When smoke began to pour from the engine cowling I hopped quickly out, fearing the whole thing might explode at any moment. Luckily there was a flak observation tower nearby. From their eyrie the crew had enjoyed a bird’s eye view as I carved my spectacular swathe of destruction through the orchard. They were soon on the scene. After helping me back to the tower, they rang the Staffel and looked after me royally until a car came to pick me up. Naturally, the matter didn’t rest there. The reason for my forced landing had to be established. Subsequent investigation showed that the engine’s rear mounting ring had broken, either as a result of poor materials or from metal fatigue, and so once again I was off the hook.
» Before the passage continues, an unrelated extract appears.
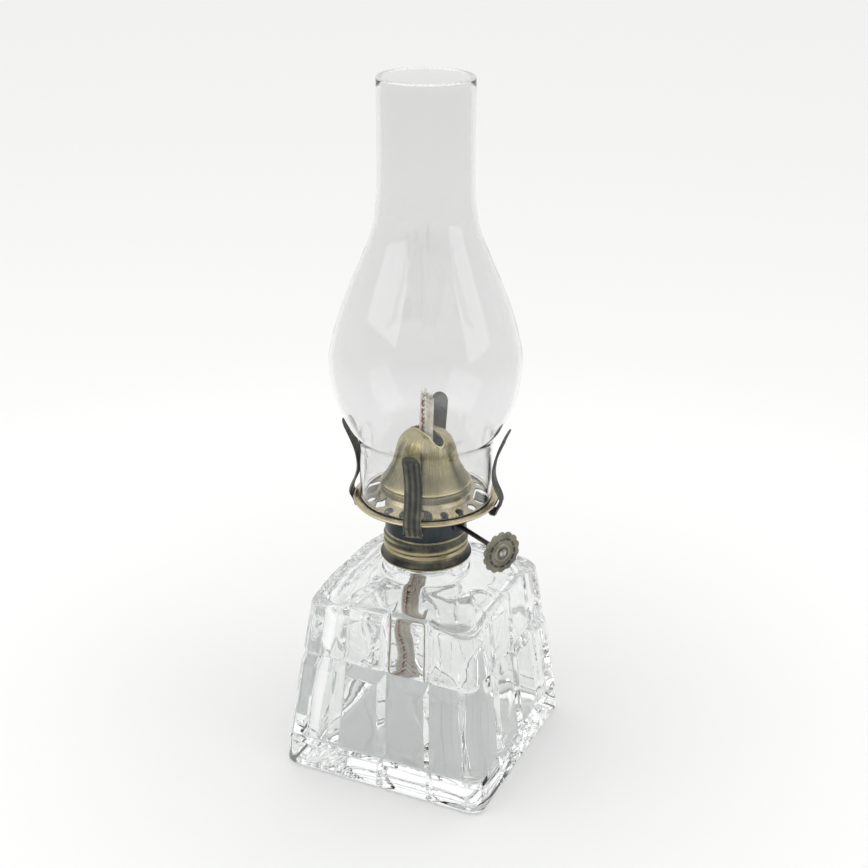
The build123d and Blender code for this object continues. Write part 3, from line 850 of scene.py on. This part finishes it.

Despite–or perhaps because of–the burdens of war, we rarely passed up an opportunity to ‘hang one on’. Whenever Saint Peter was kind enough to send down some nice thick clouds in the afternoon, and our ‘weather frog’, or meteorologist, predicted more of the same for the following day, our thoughts naturally turned to the best way of filling the unexpected free time. If neither we nor the Tommys were going to have to haul our backsides into the air early the next morning, it meant that the evening ahead was ours. Thus it came about that another of our many aces, Leutnant Siegfried Lemke, the Kapitän of 1. Staffel–who, with nearly forty victories to his credit, was already in line for the Knight’s Cross–decided to devote one such evening to a belated birthday celebration. He generously invited four or five of us to join him in the festivities. These, however, were not to be held in the mess bar, our everyday watering hole. Thanks to the intervention of the aforementioned Saint Peter, Lemke had a much more exclusive venue in mind.
Somehow he had obtained permission to make use of the unit’s ‘Holzgaser’, a converted civilian vehicle driven by a wood-burning contraption–technically known as a gasifier, I believe–mounted at the rear. It was in this unlikely conveyance that we duly set forth on the eighty-kilometre journey to Paris; more specifically, to one of the French capital’s then hottest night spots–‘Les Doges’ in the Rue des Italiens. It was a birthday party to remember. When the place started to empty towards midnight, we hired the three-man musical combo to stay on until four in the morning to play just for our enjoyment alone.
There was very nearly a disaster during the trip back to base in the cold light of dawn. Not because of the state we were in, which was admittedly decidedly merry, but due to a sudden encounter with a tractor being driven by a stouthearted son of the French soil, who clearly regarded the whole width of the road as his personal and rightful domain. It was thanks entirely to the incredibly fast reactions of our birthday boy at the wheel that we lived to fight another day…and what a day it would prove to be.